Now the local politicians are waking up to the effect of the charities presence in their country. More bad news about neglected handicaps gives Romania a bad image abroad and exposes the corruption of those from the old regime trying to consolidate their positions in the new political arena. While the charities, both at home and in Romania, are being encouraged to "hand back" their projects, money, (that will still be needed to tackle the problem of actually retraining Romanians), is scarce. Some charities have simply given up trying to work within the present system and have announced their imminent withdrawal.

When I arrived at Ionaseni it was immediately apparent to me why my brothers had spent three years of their life with the children there. In fact it was difficult to tell who had benefitted more. The children seemed to awaken a sense of joyful compassion, that didn't really make any sense in terms of the insoluble problems before one, but was obvious when you were there. My own arrival had offered an excuse to simply celebrate Ionaseni, however I wasn't much good at handling the children themselves who took great delight in hiding under my robes, scratching my hair and generally clambering all over this strange creature in saffron. We were able to spend a few days with the volunteers over the time I was there - meditating together in the forests around Ionaseni. It was a small gesture, but I was surprised how keen people were to hear the Dhamma. It seemed to bring some relief to the emotional demands of their work, and it was something I could give.

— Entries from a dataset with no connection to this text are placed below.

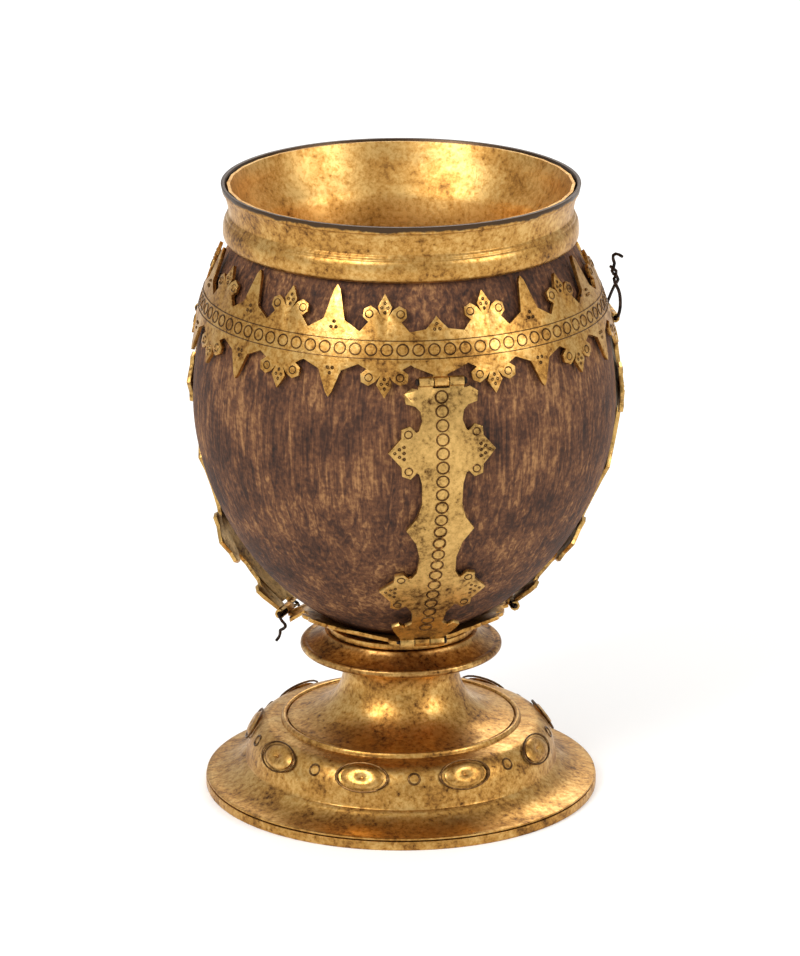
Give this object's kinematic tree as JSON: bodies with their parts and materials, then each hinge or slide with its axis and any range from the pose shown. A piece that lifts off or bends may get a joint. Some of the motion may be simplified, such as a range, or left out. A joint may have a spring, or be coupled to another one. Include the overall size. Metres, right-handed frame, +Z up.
{
  "type": "mounted coconut cup",
  "caption": "Coconut shell bowl in a gilt metal mount: domed foot, spool stem, scrolled band, flared lip and hinged straps that swing out to free the shell.",
  "frame": {"origin": "on the foot's axis at the height the cup stands on", "axes": "+Z up through the stem, -Y the front in the picture, +X the right"},
  "size_m": [0.1181, 0.1164, 0.17],
  "materials": {
    "gilt_copper": "worn mercury gilding on turned copper",
    "gilt_sheet": "worn gilding on pierced and punched sheet",
    "coconut": "scraped and waxed coconut shell",
    "dark_iron": "blackened wire and iron"
  },
  "bodies": {
    "root": {"foot_base_ring": "gilt_copper", "foot": "gilt_copper", "stem_spool": "gilt_copper", "stem_disc": "gilt_copper", "neck_ring": "gilt_copper", "calyx_plate": "gilt_sheet", "coconut_shell": "coconut", "strapwork_band": "gilt_sheet", "lip_collar": "gilt_copper", "mouth_sleeve": "gilt_copper", "stem_bolt": "dark_iron", "bowl_washer": "dark_iron", "foot_plate": "dark_iron", "foot_nut": "dark_iron", "front_upper_pin": "dark_iron", "right_upper_pin": "dark_iron", "left_upper_pin": "dark_iron", "left_lower_pin": "dark_iron"},
    "front_strap_body": {"front_strap": "gilt_sheet"},
    "right_strap_body": {"right_strap": "gilt_sheet"},
    "left_strap_body": {"left_strap": "gilt_sheet"},
    "front_pin_body": {"front_lower_pin": "dark_iron"},
    "right_pin_body": {"right_lower_pin": "dark_iron"}
  },
  "joints": [
    {"name": "front_strap_swing", "type": "hinge", "parent": "root", "child": "front_strap_body", "pos_m": [0.0104, -0.05579, 0.13102], "axis": [-0.9848, -0.1736, 0], "range_deg": [0, 90]},
    {"name": "right_strap_swing", "type": "hinge", "parent": "root", "child": "right_strap_body", "pos_m": [0.05658, 0.00988, 0.13102], "axis": [0.1736, -0.9848, 0], "range_deg": [0, 90]},
    {"name": "left_strap_swing", "type": "hinge", "parent": "root", "child": "left_strap_body", "pos_m": [-0.05266, 0.01937, 0.13102], "axis": [0.342, 0.9397, 0], "range_deg": [0, 90]},
    {"name": "front_pin_draw", "type": "slide", "parent": "root", "child": "front_pin_body", "axis": [0.9848, 0.1736, 0], "range_m": [0, 0.014]},
    {"name": "right_pin_draw", "type": "slide", "parent": "root", "child": "right_pin_body", "axis": [-0.1736, 0.9848, 0], "range_m": [0, 0.014]}
  ]
}
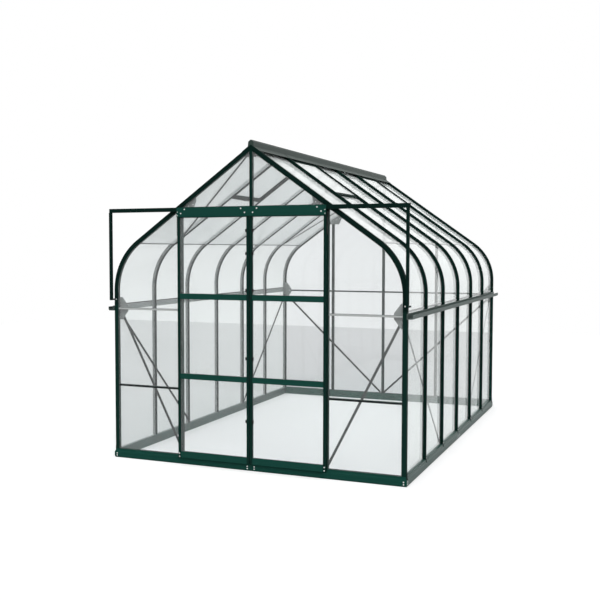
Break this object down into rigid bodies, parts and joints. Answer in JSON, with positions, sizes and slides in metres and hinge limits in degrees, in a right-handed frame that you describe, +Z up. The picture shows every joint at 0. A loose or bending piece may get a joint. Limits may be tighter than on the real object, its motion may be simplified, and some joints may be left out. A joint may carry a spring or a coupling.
{
  "type": "glass greenhouse",
  "caption": "Freestanding glass greenhouse with curved eaves, dark green metal frame, roof vents, side gutters and double sliding doors.",
  "frame": {"origin": "centre of the base frame on the ground", "axes": "+Z up, the door gable faces -Y, the ridge runs along Y, +X to the right seen from the doors"},
  "size_m": [2.62, 3.83, 2.6174],
  "materials": {
    "frame": "dark green powder coat, satin",
    "base_rails": "dark green powder coat, satin",
    "door_frames": "dark green powder coat, satin",
    "door_track": "dark green powder coat, satin",
    "ridge_and_gutters": "grey-green powder coat, satin",
    "braces_and_plates": "grey-green powder coat, satin",
    "hangers": "zinc plated, satin",
    "glass": "clear toughened glass",
    "door_glass": "clear toughened glass"
  },
  "bodies": {
    "frame": {"front_sill": "base_rails", "rear_sill": "base_rails", "left_sill": "base_rails", "right_sill": "base_rails", "corner_posts": "frame", "left_wall_bars": "frame", "right_wall_bars": "frame", "left_eave_bends": "frame", "right_eave_bends": "frame", "left_rafters": "frame", "right_rafters": "frame", "ridge_beam": "frame", "ridge_cap": "ridge_and_gutters", "left_gutter": "ridge_and_gutters", "right_gutter": "ridge_and_gutters", "door_posts": "frame", "door_head": "frame", "front_glazing_bars": "frame", "rear_uprights": "frame", "rear_transoms": "frame", "door_track": "door_track", "head_fascia": "door_track", "track_stays": "door_track", "wall_braces": "braces_and_plates", "roof_braces": "braces_and_plates", "gable_plates": "braces_and_plates", "vent_sills": "frame", "vent_frames": "frame", "vent_glass": "glass", "left_wall_glass": "glass", "right_wall_glass": "glass", "left_bend_glass": "glass", "right_bend_glass": "glass", "left_roof_glass": "glass", "right_roof_glass": "glass", "front_glass": "glass", "rear_glass": "glass"},
    "left_door": {"left_door_stiles": "door_frames", "left_door_rails": "door_frames", "left_door_glass": "door_glass", "left_door_hangers": "hangers"},
    "right_door": {"right_door_stiles": "door_frames", "right_door_rails": "door_frames", "right_door_glass": "door_glass", "right_door_hangers": "hangers"}
  },
  "joints": [
    {"name": "left_door_slide", "type": "slide", "parent": "frame", "child": "left_door", "axis": [-1, 0, 0], "range_m": [0, 0.61]},
    {"name": "right_door_slide", "type": "slide", "parent": "frame", "child": "right_door", "axis": [1, 0, 0], "range_m": [0, 0.61]}
  ]
}
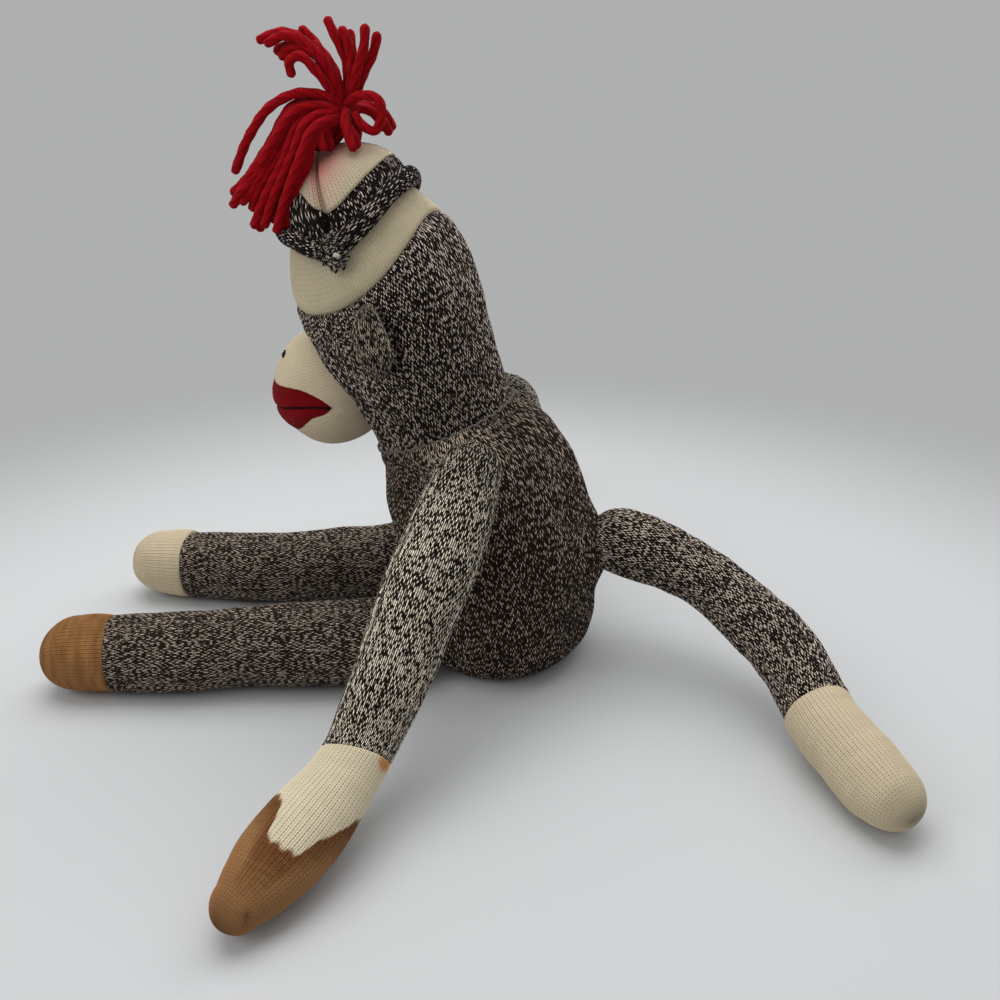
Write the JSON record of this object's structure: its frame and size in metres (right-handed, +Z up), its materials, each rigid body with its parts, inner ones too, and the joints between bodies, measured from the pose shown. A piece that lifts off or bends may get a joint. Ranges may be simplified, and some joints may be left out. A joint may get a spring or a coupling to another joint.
{
  "type": "sock monkey doll",
  "caption": "Sock monkey soft toy sitting with legs forward, in marled and cream knit, with a stuffed muzzle, a rolled cap with a red yarn pompom, long arms and a tail.",
  "frame": {"origin": "middle of the flat seat, on the floor", "axes": "+Z up; the doll faces -Y and its left arm is on the +X side"},
  "size_m": [0.4862, 0.4337, 0.3244],
  "materials": {
    "marl_knit": "brown-black and off-white marled knit",
    "pale_marl_knit": "marled knit, looser and paler",
    "cream_knit": "ribbed cream knit",
    "tan_knit": "ribbed knit, tan",
    "stuffing": "loose polyester fibre",
    "red_yarn": "soft twisted yarn",
    "black_thread": "sewing and embroidery thread",
    "pale_thread": "light grey sewing thread"
  },
  "bodies": {
    "torso": {"torso_skin": "marl_knit", "torso_stuffing": "stuffing"},
    "neck": {"neck_thread": "pale_thread"},
    "head": {"head_skin": "marl_knit", "head_crown_knit": "cream_knit", "head_stuffing": "stuffing", "muzzle_skin": "cream_knit", "muzzle_stuffing": "stuffing", "mouth_thread": "black_thread", "left_nostril_stitch": "black_thread", "right_nostril_stitch": "black_thread", "left_eye_stitch": "black_thread", "right_eye_stitch": "black_thread", "cap_band": "marl_knit", "cap_crown": "cream_knit", "cap_brim_roll": "pale_marl_knit", "cap_knot": "pale_marl_knit"},
    "left_ear": {"left_ear": "marl_knit"},
    "right_ear": {"right_ear": "marl_knit"},
    "pompom": {"pompom_yarn": "red_yarn", "pompom_tie": "red_yarn"},
    "left_shoulder": {"left_arm_root": "pale_marl_knit"},
    "left_arm": {"left_arm_sleeve": "pale_marl_knit", "left_arm_stuffing": "stuffing"},
    "left_hand": {"left_hand_knit": "cream_knit", "left_hand_stuffing": "stuffing"},
    "left_hip": {"left_leg_root": "marl_knit"},
    "left_thigh": {"left_thigh_sleeve": "marl_knit", "left_thigh_stuffing": "stuffing"},
    "left_shin": {"left_shin_sleeve": "marl_knit", "left_shin_stuffing": "stuffing", "left_foot_knit": "tan_knit"},
    "right_shoulder": {"right_arm_root": "pale_marl_knit"},
    "right_arm": {"right_arm_sleeve": "pale_marl_knit", "right_arm_stuffing": "stuffing"},
    "right_hand": {"right_hand_knit": "cream_knit", "right_hand_stuffing": "stuffing"},
    "right_hip": {"right_leg_root": "marl_knit"},
    "right_thigh": {"right_thigh_sleeve": "marl_knit", "right_thigh_stuffing": "stuffing"},
    "right_shin": {"right_shin_sleeve": "marl_knit", "right_shin_stuffing": "stuffing", "right_foot_knit": "cream_knit"},
    "tail_base": {"tail_root": "marl_knit"},
    "tail": {"tail_sleeve": "marl_knit", "tail_stuffing": "stuffing"},
    "tail_tip": {"tail_tip_knit": "cream_knit", "tail_tip_stuffing": "stuffing"}
  },
  "joints": [
    {"name": "neck_turn", "type": "hinge", "parent": "torso", "child": "neck", "pos_m": [0, -0.03, 0.1355], "axis": [0, -0.3746, 0.9272], "range_deg": [-60, 60]},
    {"name": "head_nod", "type": "hinge", "parent": "neck", "child": "head", "pos_m": [0, -0.03, 0.1355], "axis": [-0.9821, 0.1295, 0.1371], "range_deg": [-8, 15]},
    {"name": "left_ear_flap", "type": "hinge", "parent": "head", "child": "left_ear", "pos_m": [0.05711, -0.0487, 0.19432], "axis": [0.0811, -0.3665, 0.9269], "range_deg": [-35, 35], "stiffness_Nm_per_rad": 0.002},
    {"name": "right_ear_flap", "type": "hinge", "parent": "head", "child": "right_ear", "pos_m": [-0.04196, -0.03564, 0.20815], "axis": [0.0811, -0.3665, 0.9269], "range_deg": [-35, 35], "stiffness_Nm_per_rad": 0.002},
    {"name": "pompom_tilt", "type": "hinge", "parent": "head", "child": "pompom", "pos_m": [0.01143, -0.08168, 0.26619], "axis": [0.9821, -0.1295, -0.1371], "range_deg": [-8, 8], "stiffness_Nm_per_rad": 0.006},
    {"name": "left_shoulder_swing", "type": "hinge", "parent": "torso", "child": "left_shoulder", "pos_m": [0.057, -0.006, 0.126], "axis": [-1, 0, 0], "range_deg": [-45, 125]},
    {"name": "left_arm_spread", "type": "hinge", "parent": "left_shoulder", "child": "left_arm", "pos_m": [0.057, -0.006, 0.126], "axis": [0, -1, 0], "range_deg": [-8, 60]},
    {"name": "left_wrist_bend", "type": "hinge", "parent": "left_arm", "child": "left_hand", "pos_m": [0.14872, -0.03866, 0.03393], "axis": [-0.3354, -0.9421, 0], "range_deg": [-60, 35]},
    {"name": "right_shoulder_swing", "type": "hinge", "parent": "torso", "child": "right_shoulder", "pos_m": [-0.057, -0.006, 0.126], "axis": [-1, 0, 0], "range_deg": [-30, 150]},
    {"name": "right_arm_spread", "type": "hinge", "parent": "right_shoulder", "child": "right_arm", "pos_m": [-0.057, -0.006, 0.126], "axis": [0, 1, 0], "range_deg": [-20, 50]},
    {"name": "right_wrist_bend", "type": "hinge", "parent": "right_arm", "child": "right_hand", "pos_m": [-0.17303, -0.00803, 0.059], "axis": [-0.0174, 0.9998, 0], "range_deg": [-45, 50]},
    {"name": "left_hip_lift", "type": "hinge", "parent": "torso", "child": "left_hip", "pos_m": [0.0466, -0.0528, 0.024], "axis": [-1, 0, 0], "range_deg": [-85, 40]},
    {"name": "left_leg_spread", "type": "hinge", "parent": "left_hip", "child": "left_thigh", "pos_m": [0.0466, -0.0528, 0.024], "axis": [0, 0, 1], "range_deg": [-12, 50]},
    {"name": "left_knee_bend", "type": "hinge", "parent": "left_thigh", "child": "left_shin", "pos_m": [0.06338, -0.13915, 0.02139], "axis": [0.9816, 0.1908, 0], "range_deg": [-15, 72]},
    {"name": "right_hip_lift", "type": "hinge", "parent": "torso", "child": "right_hip", "pos_m": [-0.0466, -0.0528, 0.024], "axis": [-1, 0, 0], "range_deg": [-85, 40]},
    {"name": "right_leg_spread", "type": "hinge", "parent": "right_hip", "child": "right_thigh", "pos_m": [-0.0466, -0.0528, 0.024], "axis": [0, 0, 1], "range_deg": [-55, 10]},
    {"name": "right_knee_bend", "type": "hinge", "parent": "right_thigh", "child": "right_shin", "pos_m": [-0.02831, -0.13884, 0.02139], "axis": [0.9781, 0.2079, 0], "range_deg": [-15, 70]},
    {"name": "tail_lift", "type": "hinge", "parent": "torso", "child": "tail_base", "pos_m": [0, 0.0645, 0.068], "axis": [1, 0, 0], "range_deg": [-15, 60]},
    {"name": "tail_swing", "type": "hinge", "parent": "tail_base", "child": "tail", "pos_m": [0, 0.0645, 0.068], "axis": [0, 0, 1], "range_deg": [-10, 80]},
    {"name": "tail_tip_bend", "type": "hinge", "parent": "tail", "child": "tail_tip", "pos_m": [0.07316, 0.15939, 0.02698], "axis": [0.3822, 0.1391, 0.9135], "range_deg": [-40, 45]}
  ]
}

One memory stands out for me as an example of what a difference the simple presence of another human being can make. Sitting by the entrance way to the orphanage I was watching a friend, Nick Carrol, (a Buddhist layman who had come out from England for the last two weeks of my stay in Romania), playing with one of the older children, a blond haired boy with ice blue eyes and no obvious physical or mental handicap. He moved like a wild animal and would try to steal anything he could lay his hands on. Nick was playing a riding game with him, trotting him on his knees and varying the pace, now to a canter and now to a trot. Suddenly, quick as a flash, the boy darted aside to grab a badge from a little girl in a wheelchair innocently playing beside us. I immediately felt my bile rising at the injustice of this act, but neither the girl or Nick made any response. Nick just carried on bouncing him on his knees, and after a while began a new game, gently stroking the palms of his hands and his open fingers. The boy seemed transfixed. Very slowly the boy started to melt as Nick extended his caress to his arms, shoulders and head. It took a long time. Nobody said anything, but in the end the boy was just lying there in Nicks arms receiving perhaps for the first time the touch of loving hands.

Nowadays the orphanage is clean. A few Romanians have taken over the running of the physiotherapy unit and a small arts therapy space. But for the bulk of the children their life is still an interminable wait. Their prospects for the kind of education that would recognise them as being anything other than a medical problem, still rests in the hands of Western charities. Returning to the UK, and contemplating what my own contribution could be, I am immediately faced with a feeling of hopelessness. But perhaps by my effort to put into practice the teachings of the Buddha, I am making my own small contribution. The children of Ionaseni then become an inspiration - to bring to an end the suffering in this world, here and now.